Bottom line - Bondo and paint on a rudder probably has an undesirable affect on the speed (combined with an excitation event), and the rudder is undamped if our feet are on the floor. Perhaps in turbulence or at high speed we should have our feet on the pedals and try to dampen out any wiggle.

[RV7AV8R]

Quote:

Originally Posted by Bubblehead

Perhaps in turbulence or at high speed we should have our feet on the pedals and try to dampen out any wiggle.

Thanks, this is a great suggestion we can easily do to help reduce any risk, however small.

[Jamie]

Quote:

Originally Posted by RV7AV8R

Thanks, this is a great suggestion we can easily do to help reduce any risk, however small.

As long as the rudder is not inadvertently kicked. Flutter requires some sort of upset of the control surface.

[frazitl]

consult Barnaby Wainfan's excellent articles in the March 2010, April 2010 and later issues of KitPlanes : http://www.kitplanes.com/issues/27_3...r_9130-1.phtml

I'm not an aero engineer, but the conclusion I draw is that underbalanced ailerons or elevators (trailing edge low) are most subject to catastrophic flutter events. The rudder is less clear to me (torsion effects etc.), but probably the same. The safest bet is perfect balance which will UNCOUPLE the airframe flexibility and the control surface movements.

I chose to balance my elevators separately (despite the Van's instructions to balance as a group), because I didn't want to rely on the stiffness of the interconnecting weldment to dampen both sides when one "wanted" to flutter. I did not, however balance the rudder. It was constructed to plan.

This thread has me thinking differently even though I have tested the "system" to Vne+11% based on CAS , and Vne +22% based on TAS .

After painting, I will be certain to re-balance both elevators (independently) and rudder. I will then retest (parachute on) to Vne=((TAS+CAS)/2)+10%.

My plan only. YMMV of course...

It's a shame that a precious life was lost here, but we can at least honor his passing by learning all we can from this unfortunate event...

[chepburn]

Hi all,
With the talk of mass balancing the rudder, I took advantage of the fact that I am currently painting my tail group on my RV-8. First, the RV-8 rudder is different from the 7 (but only slightly), so this comment may not apply.

It takes approximately 2.5 kg of additional weight on the horn to balance the rudder in the HORIZONTAL plane.
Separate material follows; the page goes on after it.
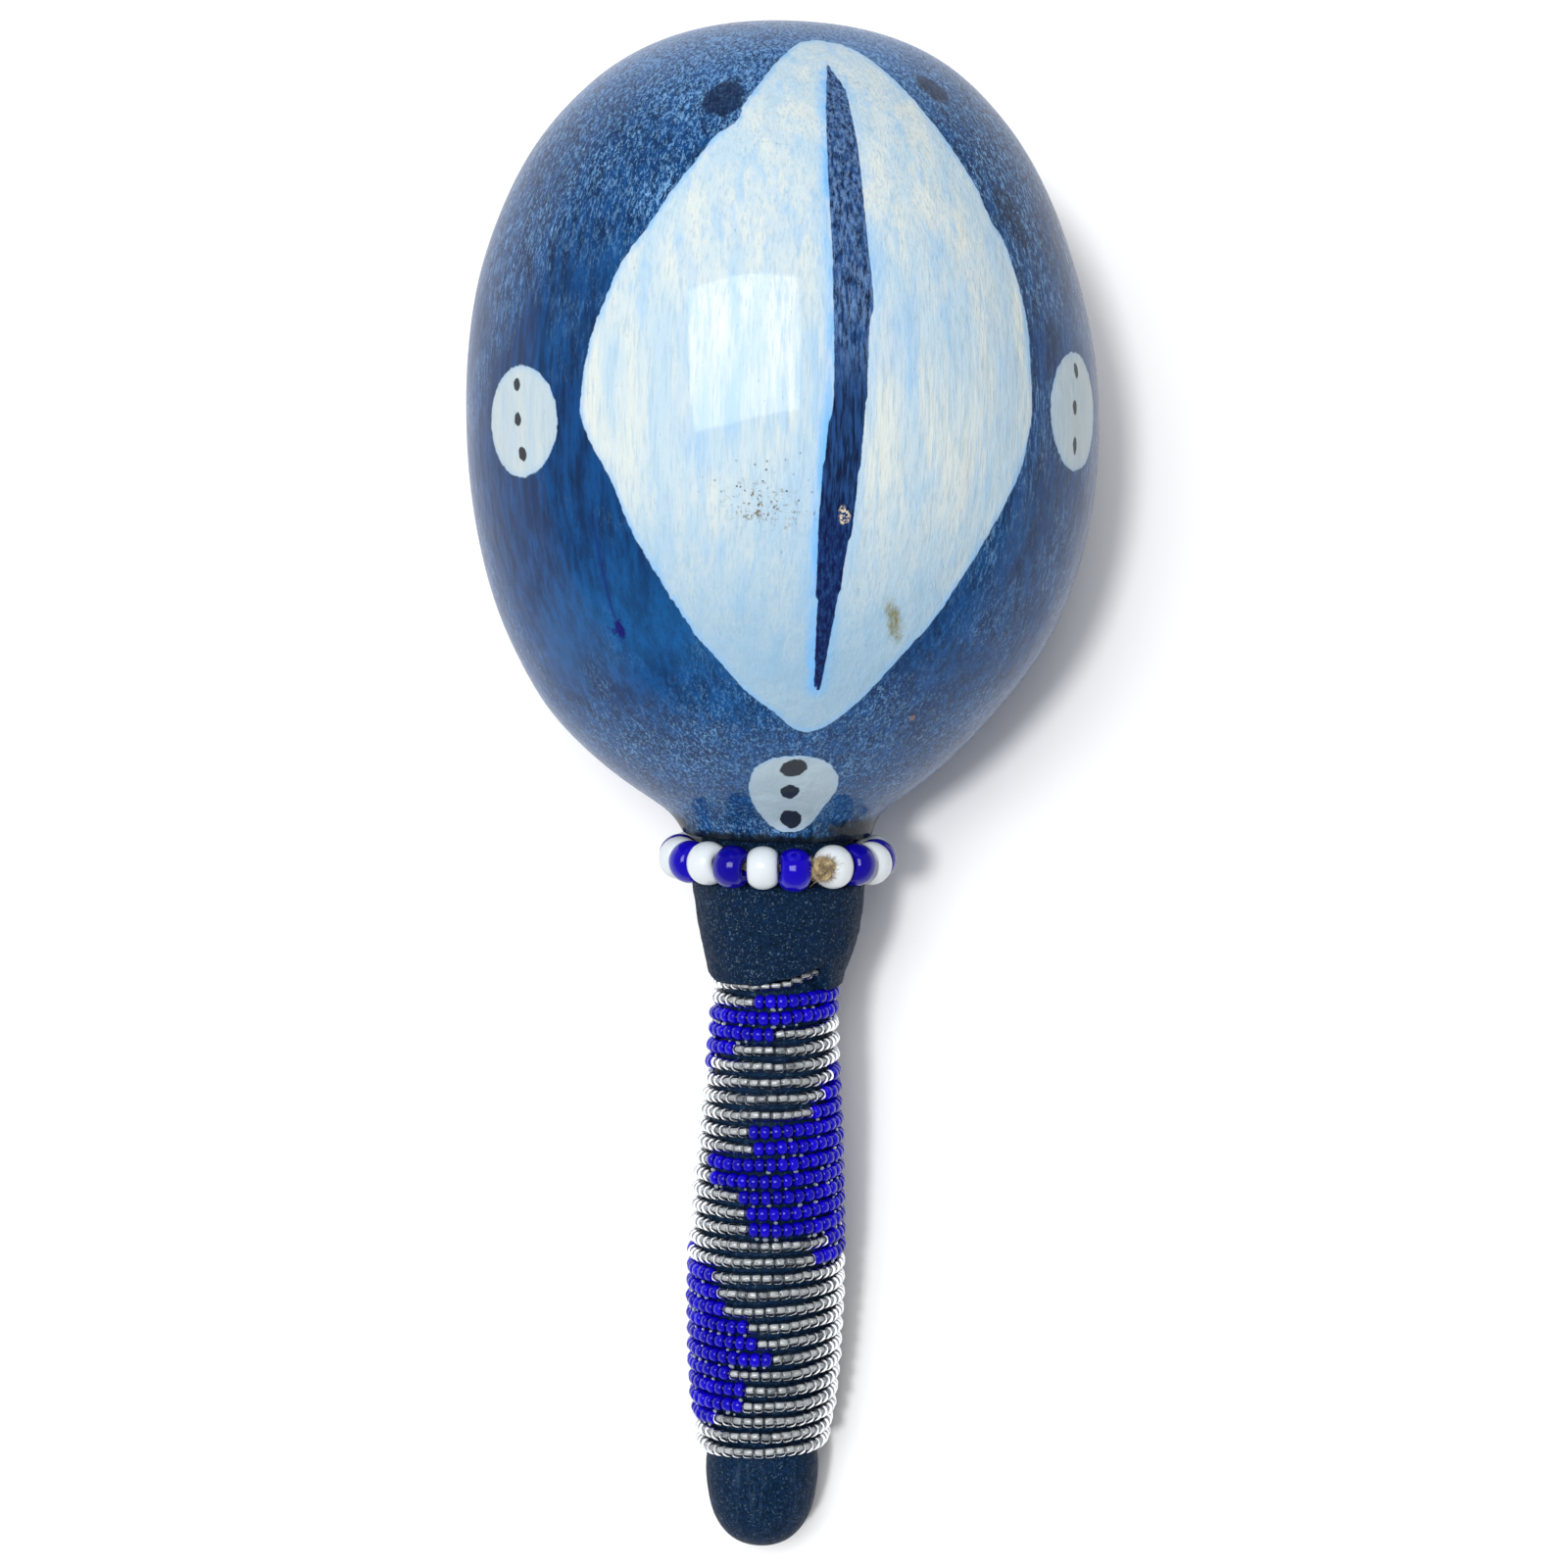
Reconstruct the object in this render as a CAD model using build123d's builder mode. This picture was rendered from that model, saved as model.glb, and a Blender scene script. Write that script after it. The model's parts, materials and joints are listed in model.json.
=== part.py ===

However, the rudder operates primarily in the vertical plane where gravity is not helping us. (My rudder has no filler aft of the hinge line, and only the first coat of primer at this point)
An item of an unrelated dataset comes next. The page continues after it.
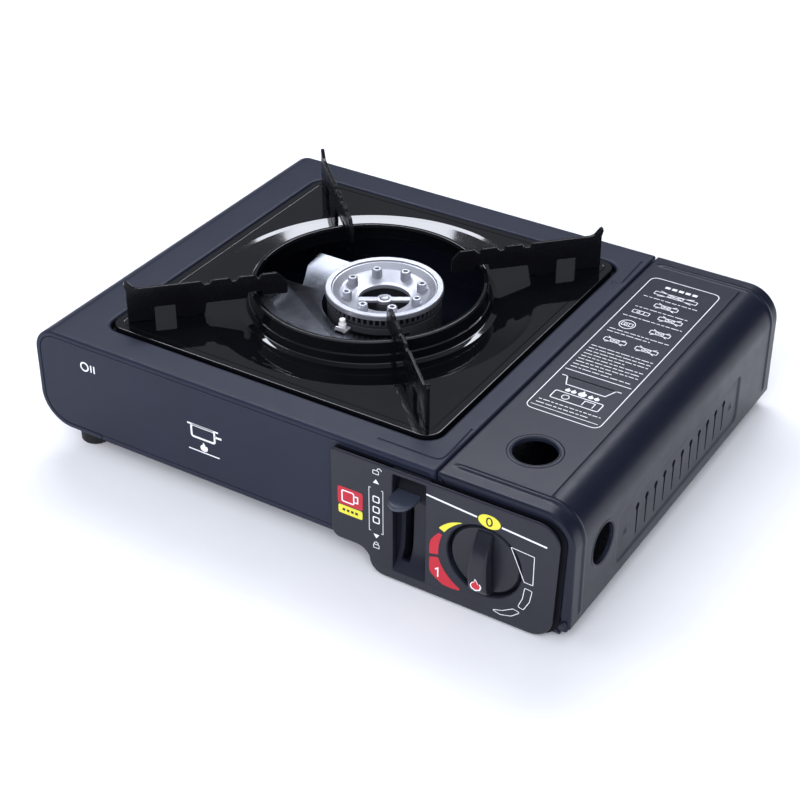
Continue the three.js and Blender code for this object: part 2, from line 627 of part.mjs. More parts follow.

In short, adding more mass to the rudder to balance is not the answer to improving the flutter margin. A 2.5 kg difference is definitely outside the designer's intention.

I think if any of you are planning to add weight to your rudder to ward off the onset of flutter, you might want to give the mothership a call first.

The rudder does not flutter as designed, when operated within the design limits.

Chris

[Bob Kuykendall]

Quote:

Originally Posted by chepburn

...It takes approximately 2.5 kg of additional weight on the horn to balance the rudder in the HORIZONTAL plane. However, the rudder operates primarily in the vertical plane where gravity is not helping us...

First, a disclaimer: I am not an engineer, aero or otherwise.

The intent of mass balancing is to reduce or eliminate the amount of surface deflection you get when you shake or wiggle the hinge axis in a variety of ways. The orientation of the axis of rotation is immaterial, and gravity is immaterial.

In a 100% mass-balanced surface, wiggling or shaking the hinge axis results in no rotation of the control surface around the hinge axis. That is what you want for flutter resistance. It prevents feedback reactions in which shaking the hinge axis results in control surface deflection, and the deflection results in an amplification of the shaking.

It is important also to recognize that flutter is a dynamic concern; and in order to understand it you have to think about all the ways airplane structures bend, twist, shear, wiggle, and vibrate. For small, stiff, low aspect ratio airplanes like the RVs, it is usually less of a concern than for large, limber, high-aspect ratio aircraft like sailplanes.

I believe that the energy that flutter can bring to bear to tear things up scales with the square of the speed, so when you get some speed behind these little airplanes, things can go sour pretty fast.

Quote:

...The rudder does not flutter as designed, when operated within the design limits.

Yes, that seems to be the case.

Thanks, Bob K.

[DanH]

Quote:

Originally Posted by frazitl

consult Barnaby Wainfan's excellent articles in the March 2010, April 2010 and later issues of KitPlanes : http://www.kitplanes.com/issues/27_3...r_9130-1.phtml

Some others:

http://www.dtic.mil/cgi-bin/GetTRDoc...c=GetTRDoc.pdf

http://ntrs.nasa.gov/archive/nasa/ca...2007008628.pdf

http://www.oshkosh365.org/saarchive/...2003_12_09.pdf

http://www.eaa.org/sportaviationmag/2003/s312.xls


I'd like to offer a reminder for builder's and TCs....remember this?



I've seen this error during inspections of quite a few RVs. The plans are not real clear. Builders seem to get led astray by looking at the rivet lines on the VS spar reinforcement. They drill the 3/16 holes in that line, which puts them far too close to the edge in the spar's most highly stressed area.

Let's be clear; I am not suggesting the above as the cause of this particular accident. I will argue that if flutter of the VS/rudder was the root cause, the above build error would reduce the stress necessary to break the spar.